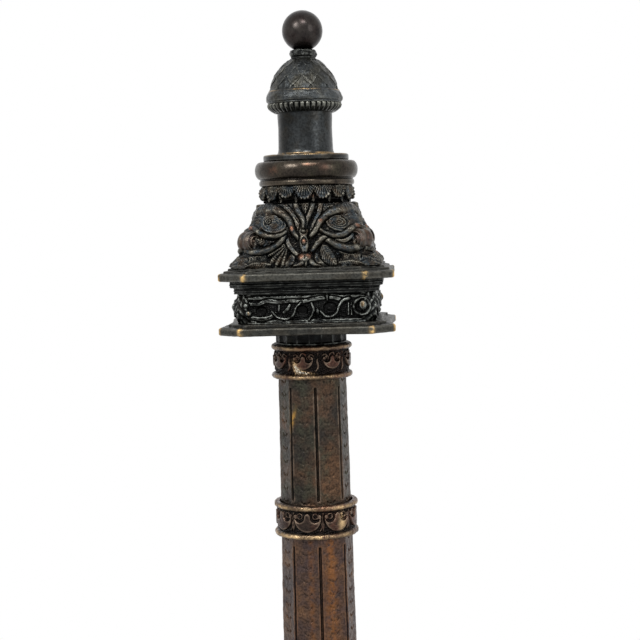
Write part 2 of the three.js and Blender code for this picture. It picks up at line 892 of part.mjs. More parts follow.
function coverDome() {
  const ledge = coverEngage;
  const steps = 4;
  const outside = [];
  const inside = [];
  for (let i = 0; i <= steps; i++) {
    const share = Math.sin((Math.PI * i) / steps / 2);
    const radius = domeRadius(share);
    outside.push([radius, rimTop + domeHeight * share]);
    const height = rimTop + (domeHeight - crownThickness) * share;
    inside.push([Math.max(radius - domeWall, studNutFlats * 0.75), height]);
  }
  return turned([
    [coverBore, gadroonHeight],
    [rimReach - rimEase, gadroonHeight],
    [rimReach, gadroonHeight + rimHeight * 0.15],
    [rimReach - rimTaper, gadroonHeight + rimHeight * 0.6],
    [domeFootRadius + domeLip, gadroonHeight + rimHeight * 0.85],
    ...outside,
    [studRadius + slipFit, domeTop],
    [studRadius + slipFit, domeTop - crownThickness],
    ...inside.reverse(),
    [socketBore, ledge],
    [coverBore, ledge],
  ]);
}

function knobCollar() {
  const points = knobCollarBeads * 2;
  const height = knobCollarHeight - seatGap;
  const beaded = (angle) => knobCollarRadius - beadRelief + beadRelief * Math.cos(knobCollarBeads * angle);
  return loft([
    polarSection(() => knobCollarFoot, seatGap, points),
    polarSection(() => knobCollarWaist, height * 0.2, points),
    polarSection(beaded, height * 0.4, points),
    polarSection(beaded, height * 0.68, points),
    polarSection(() => knobCollarWaist, height * 0.92, points),
    polarSection(() => studRadius + slipFit, height, points),
    polarSection(() => studRadius + slipFit, seatGap, points),
  ]);
}

const knobCollarBottom = domeTop;
const ballBottom = knobCollarBottom + knobCollarHeight;
const ballFlat = 5.6; // radius of the flat where the ball sits on its collar

function ballKnob() {
  const steps = 8;
  const start = Math.asin(ballFlat / ballRadius);
  const centre = ballRadius * Math.cos(start);
  const outline = [];
  for (let i = 0; i <= steps; i++) {
    const angle = start + ((Math.PI - start) * i) / steps;
    const radius = i === steps ? 0 : ballRadius * Math.sin(angle);
    outline.push([radius, centre - ballRadius * Math.cos(angle)]);
  }
  const hole = studRadius + slipFit;
  const drilling = [
    [0, studDepth + seatGap],
    [hole, studDepth + seatGap],
    [hole, 0],
  ];
  return turned([...drilling, ...outline], ballSides);
}

const studNutTop = domeTop - crownThickness - seatGap;
const studBottom = studNutTop - studNutHeight - studProud;
const studTop = ballBottom + studDepth;

// Assembly

const model = new THREE.Group();

function add(parent, name, geometry, finish, x, y, z) {
  const mesh = new THREE.Mesh(geometry, new THREE.MeshStandardMaterial(finishes[finish]));
  mesh.name = name;
  mesh.position.set(x, y, z);
  parent.add(mesh);
  return mesh;
}

function buildFoot() {
  const foot = new THREE.Group();
  const hole = footScrewRadius + slipFit;
  const plateHoles = [[0, 0, rodHole], ...footSpots.map(([x, y]) => [x, y, hole])];
  footSpots.forEach(([x, y], i) => {
    add(foot, `foot_${i + 1}`, bunFoot(), "patina", x, y, 0);
    add(foot, `foot_screw_${i + 1}`, footScrew(), "steel", x, y, footScrewRecess);
  });
  const basePlate = drilledPlate(
    basePlateWidth,
    basePlateCut,
    basePlateHollow,
    basePlateThickness - seatGap,
    plateHoles,
  );
  add(foot, "base_plate", basePlate, "patina", 0, 0, footTop);
  add(foot, "base_skirt", skirt(), "patina", 0, 0, skirtBottom);

  const weightWidth = baseFriezeWidth - 2 * baseWall - 2 * weightMargin;
  const weight = drilledPlate(weightWidth, baseFriezeCut, 0, weightHeight, [[0, 0, rodHole]]);
  add(foot, "base_weight", weight, "iron", 0, 0, skirtBottom);

  const friezeBlock = frieze({
    width: baseFriezeWidth,
    cut: baseFriezeCut,
    bulge: baseFriezeBulge,
    height: baseFriezeHeight - seatGap,
    wall: baseWall,
    boss: bossRadius * 1.5,
    recess: panelRecess,
  });
  add(foot, "base_frieze", friezeBlock, "patina", 0, 0, baseFriezeBottom);

  const lip = moulding(
    baseMouldingWidth,
    baseMouldingLowerWidth,
    baseFriezeCut,
    baseMouldingHeight - seatGap,
    baseMouldingLowerWidth / 2 - baseBodyCavity / 2,
  );
  add(foot, "base_moulding", lip, "patina", 0, 0, baseMouldingBottom);

  const topPlate = steppedPlate(
    baseTopPlateWidth,
    baseTopPlateCut,
    baseTopPlateHollow,
    baseTopPlateThickness,
    [[baseStepWidth, baseStepHeight - seatGap]],
  );
  add(foot, "base_top_plate", topPlate, "patina", 0, 0, baseTopPlateBottom);
  add(foot, "base_body", baseBody(), "patina", 0, 0, baseBodyBottom);
  add(foot, "base_collar", baseCollar(), "patina", 0, 0, baseCollarBottom);
  return foot;
}

function buildColumn() {
  const column = new THREE.Group();
  const step = bandHeight + shaftLength;
  for (let i = 0; i <= shaftCount; i++) {
    const bandBottom = neckBottom - bandHeight - i * step;
    add(column, `band_${i + 1}`, band(bandBottom), "column", 0, 0, bandBottom);
    if (i === shaftCount) break;
    const shaftBottom = bandBottom - shaftLength;
    const headroom = (i === 0 ? bandHeight : bandHeight / 2) - seatGap;
    const footroom = i === shaftCount - 1 ? bandHeight : bandHeight / 2;
    const tubeBottom = shaftBottom - footroom;
    add(column, `shaft_${i + 1}`, shaft(tubeBottom, headroom, footroom), "column", 0, 0, tubeBottom);
  }
  add(column, "column_neck", neck(), "patina", 0, 0, neckBottom);
  return column;
}

function buildCapital() {
  const capital = new THREE.Group();
  const lowerPlate = steppedPlate(plateWidth, lowerPlateCut, plateHollow, lowerPlateThickness, [
    [lowerStepWidth, lowerStepHeight - seatGap],
  ]);
  add(capital, "lower_plate", lowerPlate, "patina", 0, 0, lowerPlateBottom);
  const friezeBlock = frieze({
    width: friezeWidth,
    cut: friezeCut,
    bulge: friezeBulge,
    height: friezeHeight - seatGap,
    wall: friezeWall,
    boss: bossRadius,
    recess: panelRecess,
  });
  add(capital, "frieze_block", friezeBlock, "patina", 0, 0, friezeBottom);
  const lip = moulding(
    mouldingWidth,
    mouldingLowerWidth,
    plateCut / 2,
    2 * mouldingHeight - seatGap,
    friezeWall,
  );
  add(capital, "upper_moulding", lip, "patina", 0, 0, mouldingBottom);
  const upperPlate = steppedPlate(plateWidth, plateCut, plateHollow, upperPlateThickness, [
    [upperStepWidth, upperStepHeight],
    [upperSecondStepWidth, upperStepHeight - seatGap],
  ]);
  add(capital, "upper_plate", upperPlate, "patina", 0, 0, upperPlateBottom);
  add(capital, "capital_body", capitalBody(), "patina", 0, 0, capitalBottom);
  add(capital, "leaf_collar", leafCollar(), "patina", 0, 0, leafCollarBottom);
  add(capital, "torus_collar", torusCollar(), "patina", 0, 0, torusBottom);
  add(capital, "drip_flange", dripFlange(), "patina", 0, 0, flangeBottom);
  add(capital, "candle_socket", candleSocket(), "patina", 0, 0, socketBottom);
  add(capital, "candle_seat", candleSeat(), "patina", 0, 0, topWasherBottom);
  return capital;
}

function buildTieRod() {
  const tie = new THREE.Group();
  const length = rodTop - rodBottom;
  const rod = new THREE.CylinderGeometry(rodRadius, rodRadius, length, smallSides).rotateX(Math.PI / 2);
  const washerHole = bore(rodHole, smallSides);
  const washer = () => ringDisc(washerRadius, washerHole, washerThickness - seatGap, smallSides);
  const nut = () => hexNut(nutFlats, rodHole, nutHeight - seatGap);
  add(tie, "tie_rod", rod, "steel", 0, 0, rodBottom + length / 2);
  add(tie, "top_washer", washer(), "steel", 0, 0, topWasherBottom + seatGap / 2);
  add(tie, "top_nut", nut(), "steel", 0, 0, topNutBottom);
  add(tie, "bottom_washer", washer(), "steel", 0, 0, footTop - washerThickness);
  add(tie, "bottom_nut", nut(), "steel", 0, 0, bottomNutBottom);
  return tie;
}

function buildCover() {
  const cover = new THREE.Group();
  cover.position.z = coverBottom;
  add(cover, "gadroon_ring", gadroonRing(), "patina", 0, 0, 0);
  add(cover, "cover_dome", coverDome(), "patina", 0, 0, 0);
  add(cover, "knob_collar", knobCollar(), "patina", 0, 0, knobCollarBottom);
  add(cover, "ball_knob", ballKnob(), "patina", 0, 0, ballBottom);
  const length = studTop - studBottom;
  const stud = new THREE.CylinderGeometry(studRadius, studRadius, length, smallSides).rotateX(Math.PI / 2);
  add(cover, "knob_stud", stud, "steel", 0, 0, studBottom + length / 2);
  const nut = hexNut(studNutFlats, studRadius + slipFit, studNutHeight);
  add(cover, "knob_nut", nut, "steel", 0, 0, studNutTop - studNutHeight);
  return cover;
}

model.add(buildFoot(), buildColumn(), buildCapital(), buildTieRod(), buildCover());

export default model;
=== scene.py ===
"""Looks of the paschal candlestick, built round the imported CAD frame.

Shapes are worked out in millimetres and written to meshes in metres. Carved ornament is a height laid over
a fine grid, so its tops lie on the CAD surface and its ground lies below.
"""
from math import cos, pi, radians, sin, tau

import bpy
import numpy as np
from mathutils import Matrix, Vector


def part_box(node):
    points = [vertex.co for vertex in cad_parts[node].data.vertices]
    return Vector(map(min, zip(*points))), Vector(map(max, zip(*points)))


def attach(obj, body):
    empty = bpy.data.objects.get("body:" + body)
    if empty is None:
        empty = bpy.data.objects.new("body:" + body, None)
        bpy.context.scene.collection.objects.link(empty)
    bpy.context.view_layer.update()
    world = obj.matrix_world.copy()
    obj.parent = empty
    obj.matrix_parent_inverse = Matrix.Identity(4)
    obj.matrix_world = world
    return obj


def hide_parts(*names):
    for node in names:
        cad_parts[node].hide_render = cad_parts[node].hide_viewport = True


MM = 0.001

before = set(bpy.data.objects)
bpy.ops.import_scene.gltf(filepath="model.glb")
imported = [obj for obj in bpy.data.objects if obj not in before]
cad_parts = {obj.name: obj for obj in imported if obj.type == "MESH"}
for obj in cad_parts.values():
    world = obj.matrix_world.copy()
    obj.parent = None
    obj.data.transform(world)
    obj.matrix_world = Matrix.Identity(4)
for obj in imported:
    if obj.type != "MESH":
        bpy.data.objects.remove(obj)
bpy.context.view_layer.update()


def low(node):
    """Lowest height of a CAD node, in millimetres."""
    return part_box(node)[0][2] / MM


def high(node):
    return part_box(node)[1][2] / MM


def span(node):
    """Lowest height of a CAD node, and how tall it is."""
    return low(node), high(node) - low(node)


# Grids

# A grid is rows x columns x 3 points. Its columns go round Z, its rows up the outside and down the inside.


def blurred(grid, sigma, like=None):
    """Gaussian blur of a grid that wraps both ways, or of values over the grid like."""
    like, keep = grid if like is None else like, 1.0
    for axis in (0, 1):
        step = max(np.linalg.norm(np.diff(like, axis=axis), axis=2).mean(), 1e-3)
        waves = np.fft.fftfreq(grid.shape[axis]) * (sigma / step)
        keep = keep * np.exp(-2 * pi**2 * waves**2).reshape((-1, 1) if axis == 0 else (1, -1))
    if grid.ndim == 3:
        keep = keep[..., None]
    return np.fft.ifft2(np.fft.fft2(grid, axes=(0, 1)) * keep, axes=(0, 1)).real


def faded(grid, mask, sigma=0.3):
    """1 where the mask is true, with soft edges."""
    return blurred(mask.astype(float), sigma, grid)


def normals(grid):
    along = np.roll(grid, -1, 1) - np.roll(grid, 1, 1)
    up = np.roll(grid, -1, 0) - np.roll(grid, 1, 0)
    across = np.cross(along, up)
    return across / np.maximum(np.linalg.norm(across, axis=2, keepdims=True), 1e-9)


def lifted(grid, height):
    """Each point moved along the surface normal by height."""
    return grid + normals(grid) * height[..., None]


def lumps(grid, size, amount, seed):
    """Smooth random height over a grid, with lumps of about this size."""
    noise = np.random.default_rng(seed).standard_normal(grid.shape[:2])
    soft = blurred(noise, size / 2, grid)
    return soft * (amount / max(soft.std(), 1e-9))


def softened(points, times):
    for _ in range(times):
        points = 0.25 * np.roll(points, 1, 0) + 0.5 * points + 0.25 * np.roll(points, -1, 0)
    return points


def round_angles(count):
    return np.arange(count) * tau / count


def stacked(sections, angle, step=0.6, soft=2, bottom=0.0):
    """A closed loop of sections in equal steps. Each is a height and a radius for every column angle."""
    loop = np.array([[height, *np.broadcast_to(radius, angle.shape)] for height, radius in sections])
    loop = np.vstack([loop, loop[:1]])
    lengths = np.hypot(np.diff(loop[:, 1:].mean(1)), np.diff(loop[:, 0]))
    place = np.concatenate([[0], np.cumsum(np.maximum(lengths, 1e-6))])
    at = np.linspace(0, place[-1], max(8, round(place[-1] / step)), endpoint=False)
    where = np.searchsorted(place, at, side="right") - 1
    share = ((at - place[where]) / (place[where + 1] - place[where]))[:, None]
    profile = softened(loop[where] * (1 - share) + loop[where + 1] * share, soft)
    height, radius = profile[:, :1], profile[:, 1:]
    level = np.broadcast_to(height + bottom, radius.shape)
    return np.stack([radius * np.cos(angle), radius * np.sin(angle), level], 2)


def turned(outline, columns, step=0.6, soft=2, bottom=0.0):
    """A closed outline of [radius, height] points turned about Z."""
    sections = [(height, radius) for radius, height in outline]
    return stacked(sections, round_angles(columns), step, soft, bottom)


def turned_on(node, outline, columns, step=0.6, soft=2):
    """An outline turned about Z on a CAD node's base, with what polar says of it."""
    grid = turned(outline, columns, step, soft, low(node))
    return grid, *polar(grid, low(node))


def polar(grid, base=0.0):
    """Angle round Z, radius and height over base of each point."""
    x, y, z = np.moveaxis(grid, 2, 0)
    return np.arctan2(y, x), np.hypot(x, y), z - base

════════

● GIVEN REQUEST:
Only the lines from the one containing "cad_parts[node].hide_render = cad_parts[node].hide_viewport" to the one containing "bpy.data.objects.remove(obj)" are to be printed, both ends included, exactly as written.

● CORRECT OUTPUT:
        cad_parts[node].hide_render = cad_parts[node].hide_viewport = True


MM = 0.001

before = set(bpy.data.objects)
bpy.ops.import_scene.gltf(filepath="model.glb")
imported = [obj for obj in bpy.data.objects if obj not in before]
cad_parts = {obj.name: obj for obj in imported if obj.type == "MESH"}
for obj in cad_parts.values():
    world = obj.matrix_world.copy()
    obj.parent = None
    obj.data.transform(world)
    obj.matrix_world = Matrix.Identity(4)
for obj in imported:
    if obj.type != "MESH":
        bpy.data.objects.remove(obj)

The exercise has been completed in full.